** Exercise details **
Count the lines below that contain the word "into", and give only that number.

↓↓↓

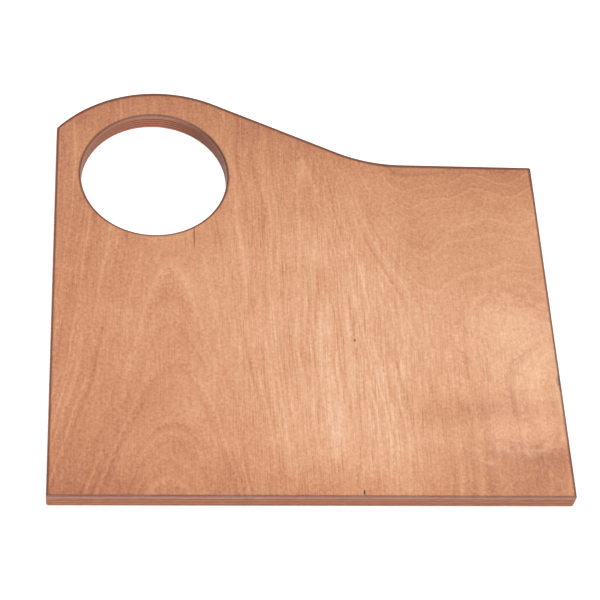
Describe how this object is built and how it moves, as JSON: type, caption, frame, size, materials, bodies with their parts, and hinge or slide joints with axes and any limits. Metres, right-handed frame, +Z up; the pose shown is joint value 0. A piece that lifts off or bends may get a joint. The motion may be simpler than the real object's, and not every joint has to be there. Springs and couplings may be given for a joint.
{
  "type": "mixing palette",
  "caption": "Flat plywood mixing board with straight front and sides, a back edge that swells into a rounded crown at one end, and a round hand hole under the crown.",
  "frame": {"origin": "centre of the bounding box in plan, at the underside that rests on the table", "axes": "+X along the straight front edge, away from the hand hole; +Y from the front edge to the crown; +Z up out of the mixing face"},
  "size_m": [0.4, 0.382, 0.015],
  "materials": {
    "face_birch": "reddish-brown stain under a satin clear varnish",
    "crossband_birch": "stained veneer edge under varnish",
    "longband_birch": "stained veneer edge under varnish, darker where the end grain shows",
    "back_birch": "reddish-brown stain under a satin clear varnish"
  },
  "bodies": {
    "root": {"face_veneer": "face_birch", "crossband_1": "crossband_birch", "longband_1": "longband_birch", "crossband_2": "crossband_birch", "longband_2": "longband_birch", "core_crossband": "crossband_birch", "longband_3": "longband_birch", "crossband_3": "crossband_birch", "longband_4": "longband_birch", "crossband_4": "crossband_birch", "back_veneer": "back_birch"}
  },
  "joints": []
}
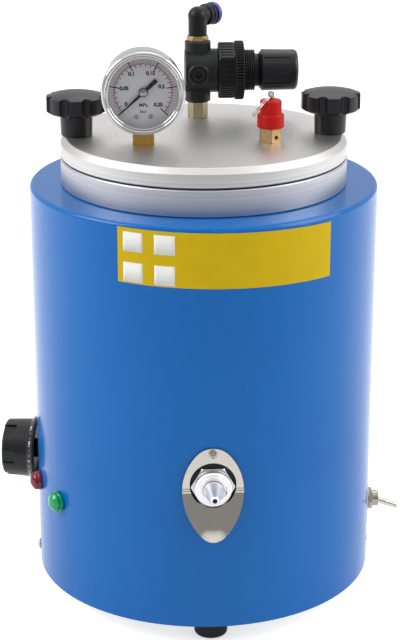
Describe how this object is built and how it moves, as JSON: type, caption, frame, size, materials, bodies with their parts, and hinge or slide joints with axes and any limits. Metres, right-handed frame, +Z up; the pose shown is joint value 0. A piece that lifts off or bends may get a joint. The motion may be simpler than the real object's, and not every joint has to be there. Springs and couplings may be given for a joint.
{
  "type": "wax injector",
  "caption": "Heated pressure pot in a round steel drum with a clamped lid, gauge, regulator, relief valve and a spring-loaded nozzle for injecting wax.",
  "frame": {"origin": "the drum's axis at the height of the feet's undersides", "axes": "+Z up along the drum's axis, -Y out through the nozzle, +X towards the toggle switch"},
  "size_m": [0.2915, 0.288, 0.4101],
  "materials": {
    "painted_blue": "gloss powder coat",
    "zinc_steel": "zinc plated",
    "passivated_steel": "yellow passivated",
    "stainless": "polished",
    "chrome": "polished plate",
    "rubber": "matt",
    "silicone": "matt",
    "aluminium": "turned",
    "brass": "machined",
    "black_plastic": "moulded",
    "black_metal": "die-cast, painted",
    "blue_plastic": "moulded",
    "red_anodised": "satin anodised",
    "green_lens": "clear tinted",
    "red_lens": "clear tinted",
    "dial_white": "matt",
    "clear_glass": "clear",
    "ceramic": "unglazed",
    "fibre": "ceramic wool",
    "mica": "clad band"
  },
  "bodies": {
    "machine": {"outer_shell": "painted_blue", "base_plate": "zinc_steel", "shell_screws": "zinc_steel", "feet": "rubber", "foot_screws": "zinc_steel", "wax_pot": "aluminium", "rim_screws": "zinc_steel", "lid_gasket": "silicone", "heater_band": "mica", "insulation_blanket": "fibre", "nozzle_housing": "chrome", "nozzle_collar": "chrome", "drip_plate": "stainless", "drip_plate_screw": "zinc_steel", "thermostat_body": "ceramic", "thermostat_bulb": "brass", "green_pilot_lens": "green_lens", "red_pilot_lens": "red_lens", "pilot_lamp_bodies": "black_plastic", "toggle_plate": "stainless", "toggle_body": "zinc_steel", "toggle_nut": "chrome", "cable_gland": "black_plastic", "gland_cap": "black_plastic", "gland_nut": "black_plastic", "terminal_block": "ceramic"},
    "nozzle": {"nozzle_tip": "chrome", "nozzle_spring": "stainless"},
    "thermostat_dial": {"thermostat_shaft": "zinc_steel", "thermostat_knob": "black_plastic"},
    "switch_lever": {"toggle_lever": "chrome"},
    "lid": {"lid_plate": "aluminium", "gauge_stem": "brass", "gauge_movement": "brass", "gauge_case": "stainless", "gauge_bezel": "chrome", "gauge_dial": "dial_white", "gauge_glass": "clear_glass", "regulator_nipple": "passivated_steel", "regulator_body": "black_metal", "regulator_plugs": "black_metal", "regulator_bonnet": "black_plastic", "regulator_ring_nut": "black_plastic", "regulator_diaphragm": "rubber", "regulator_spring": "stainless", "elbow_stem": "brass", "relief_body": "brass", "relief_cap": "red_anodised", "relief_spring": "stainless"},
    "left_clamp": {"knob_left": "black_plastic", "knob_left_stud": "zinc_steel"},
    "right_clamp": {"knob_right": "black_plastic", "knob_right_stud": "zinc_steel"},
    "needle": {"gauge_needle": "black_plastic"},
    "pressure_knob": {"adjusting_screw": "brass", "regulator_knob": "black_plastic"},
    "elbow": {"elbow_body": "black_plastic"},
    "release": {"release_ring": "blue_plastic"},
    "valve_pin": {"relief_pin": "brass"},
    "pull_ring": {"relief_ring": "stainless"}
  },
  "joints": [
    {"name": "lid_lift", "type": "slide", "parent": "machine", "child": "lid", "axis": [0, 0, 1], "range_m": [0, 0.12]},
    {"name": "left_clamp_turn", "type": "hinge", "parent": "lid", "child": "left_clamp", "pos_m": [-0.087, 0, 0.3303], "axis": [0, 0, 1], "continuous": true},
    {"name": "right_clamp_turn", "type": "hinge", "parent": "lid", "child": "right_clamp", "pos_m": [0.087, 0, 0.3303], "axis": [0, 0, 1], "continuous": true},
    {"name": "needle_turn", "type": "hinge", "parent": "lid", "child": "needle", "pos_m": [-0.04193, -0.02723, 0.3673], "axis": [0, 1, 0], "range_deg": [0, 267]},
    {"name": "pressure_knob_turn", "type": "hinge", "parent": "lid", "child": "pressure_knob", "pos_m": [-0.00175, 0.04997, 0.3637], "axis": [1, 0, 0], "continuous": true},
    {"name": "elbow_swivel", "type": "hinge", "parent": "lid", "child": "elbow", "pos_m": [-0.00175, 0.04997, 0.4021], "axis": [0, 0, 1], "continuous": true},
    {"name": "release_push", "type": "slide", "parent": "elbow", "child": "release", "axis": [-0.6947, -0.7193, 0], "range_m": [0, 0.001], "stiffness_N_per_m": 400, "springref_m": -0.001},
    {"name": "relief_lift", "type": "slide", "parent": "lid", "child": "valve_pin", "axis": [0, 0, 1], "range_m": [0, 0.003], "stiffness_N_per_m": 1500, "springref_m": -0.002, "deforming": ["relief_spring"]},
    {"name": "pull_ring_swing", "type": "hinge", "parent": "valve_pin", "child": "pull_ring", "pos_m": [0.04373, -0.02424, 0.3619], "axis": [0.3338, 0.9426, 0], "range_deg": [0, 141]},
    {"name": "thermostat_turn", "type": "hinge", "parent": "machine", "child": "thermostat_dial", "pos_m": [-0.11818, 0.02084, 0.0895], "axis": [0.9848, -0.1736, 0], "range_deg": [0, 270]},
    {"name": "switch_tilt", "type": "hinge", "parent": "machine", "child": "switch_lever", "pos_m": [0.124, 0, 0.0532], "axis": [0, -1, 0], "range_deg": [0, 38]},
    {"name": "nozzle_push", "type": "slide", "parent": "machine", "child": "nozzle", "axis": [0, 1, 0], "range_m": [0, 0.003], "stiffness_N_per_m": 1500, "springref_m": -0.003}
  ]
}
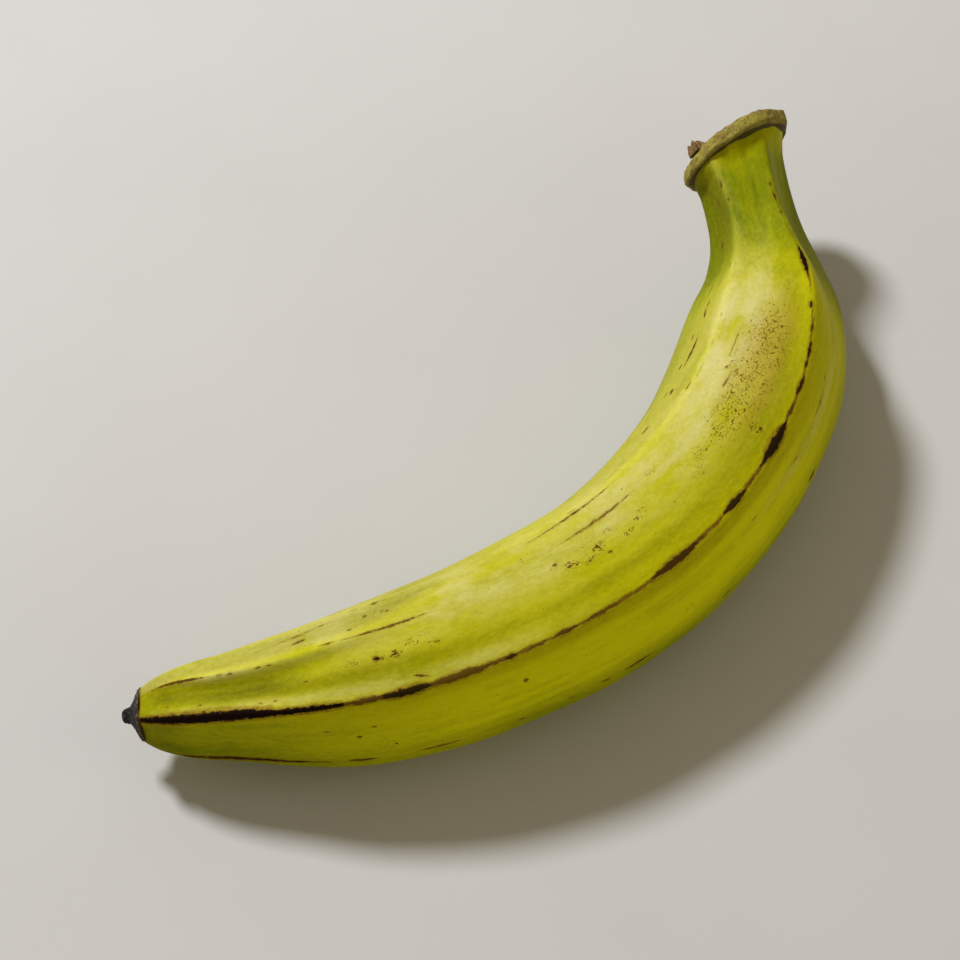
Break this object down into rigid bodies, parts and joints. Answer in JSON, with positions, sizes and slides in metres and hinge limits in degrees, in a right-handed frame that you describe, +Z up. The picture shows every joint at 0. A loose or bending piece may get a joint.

↑↑↑

** Finished answer **
2